— Сама виновата, что денег нет. Никто тебя замуж не тащил и детей рожать не заставлял! — вот такой «поддержкой» встретила меня мама, когда я попросила о помощи.
В двадцать лет я вышла за Дениса. Снимали крохотную однушку на окраине Твери. Оба работали: он на заводе, я в аптеке. Жили скромно, но хватало. Мечтали скопить на свою квартиру — тогда казалось, всё получится.
Потом родился Егор. Через два года — Кирилл. Я ушла в декрет, Денис стал брать сверхурочные. Но даже с его переработками денег едва хватало. Всё уходило на памперсы, смеси, врачей, коммуналку и, конечно, аренду — за неё отдавали половину зарплаты.
Смотрела на сыновей и каждое утро просыпалась с мыслью: а если Денис заболеет? А если хозяин квартиру продаст? Куда мы тогда?
Мама жила одна в двушке в центре. Бабушка — тоже. Обе — с пустующими гостями. Я не просила хоромы, думала. Хотя бы временно. Пока дети маленькие. Пока не встанем на ноги.
Предложила маме переехать к бабушке: пусть живут вместе, а мы займём её квартиру. Места хватит — нас-то всего четверо. Но мама даже слушать не стала.
— С ней жить? — фыркнула. — Ты совсем ку-ку? Мне что, на кладбище пора? Я ещё огурцом! А с ней — только нервы потреплешь. Живи, как знаешь, но меня не тащи в это болото.
Промолчала. Позвонила отцу. Он давно с новой женой, живут в четырёхкомнатной, и я надеялась, он заберёт бабушку — свою же мать. Но он тоже отказался. Мол, у него дети от второго брака, и «квартира — не проходной двор».
В отчаянии снова позвонила маме. Рыдала, умоляла, хоть на время пустить нас. И тогда она выдала:
— Это твой выбор — замуж, дети. Хотела самостоятельности — вот и крутись. Решай свои проблемы сама.
Будто обухом по голове. Сидела с телефоном, а внутри всё рухнуло. Это говорит моя мать. Та, кто должен быть опорой. Я не просила многого — просто крышу над головой, просто чуть-чуть участия.
На следующий день с Денисом решали, что делать. Единственная, кто откликнулся, — его мать, Галина Петровна. Живёт под Рязанью, в деревне. Говорит, место есть, поможет с детьми, пока мы работаем.
Но я боюсь. Это же глушь. Ни поликлиники, ни школы нормальной, автобус — раз в день. Страшно, что переедем — и навсегда там застрянем. Что дети вырастут без перспектив. Что я сама сдамся, отрежу себя от мира.

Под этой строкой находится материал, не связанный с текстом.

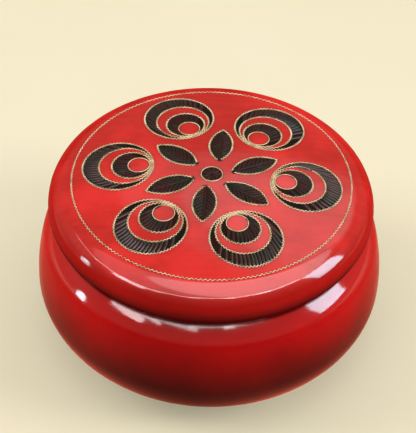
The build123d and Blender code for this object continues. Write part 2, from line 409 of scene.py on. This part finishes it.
def rib_row(work, count, start, angle, length, width, seed):
    """Ribs from a start point each, along an angle, for a length; the short ones are left out."""
    x, y = start
    shake = work.add("FunctionNodeRandomValue", {"data_type": "FLOAT"}, {
        "Min": -1.0, "Max": 1.0, "Seed": seed})
    lift = work.add("FunctionNodeRandomValue", {"data_type": "FLOAT"}, {
        "Min": rib_least_stand, "Max": 1.0, "Seed": seed + 9.0})
    angle = angle + shake * radians(rib_shake)
    middle = work.join(x + work.cosine(angle) * length * 0.5,
                       y + work.sine(angle) * length * 0.5, 0.0)
    points = work.add("GeometryNodePoints", None, {"Count": count, "Position": middle})
    return work.add("GeometryNodeInstanceOnPoints", None, {
        "Points": points,
        "Selection": length.math("GREATER_THAN", rib_shortest),
        "Instance": rib_seed(work),
        "Rotation": work.join(0.0, 0.0, angle),
        "Scale": work.join(length * 0.5, width * 0.5, lift * rib_stand)})


def run_to_circle(work, start, heading, middle, radius, far):
    """Distance from a point along a heading to a circle's near or far side, and its depth."""
    x = start[0] - middle[0]
    y = start[1] - middle[1]
    along = x * heading[0] + y * heading[1]
    depth = along * along - (x * x + y * y) + radius * radius
    reach = work.root(depth.math("MAXIMUM", 0.0))
    return (reach - along if far else -along - reach), depth


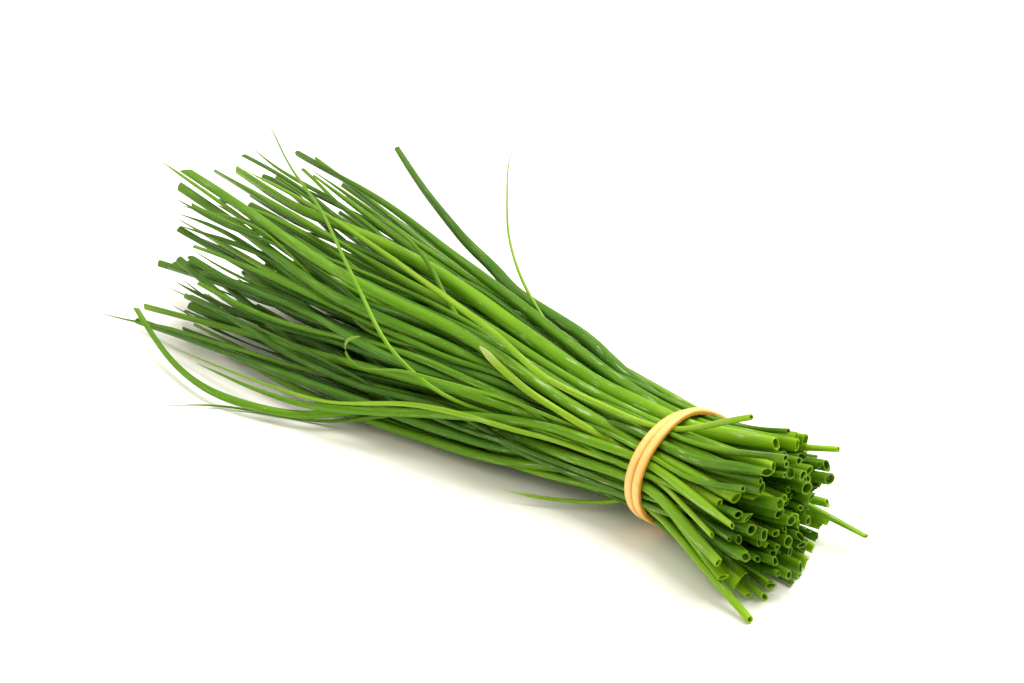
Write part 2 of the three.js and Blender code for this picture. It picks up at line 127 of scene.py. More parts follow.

Но выбора нет. Мама отмахнулась. Бабушке не до нас. Отец сделал вид, что мы — чужие. И вот я на распутье: шагнуть в пустоту — или принять чужую, но честную руку помощи.
Знаете, что больнее всего? Не бедность, не трудности. А то, что самые близкие по крови оказались дальше всех по душе. И страшно не за себя. За сыновей. Чтобы им никогда не пришлось узнать, каково это — быть лишними для собственных родных.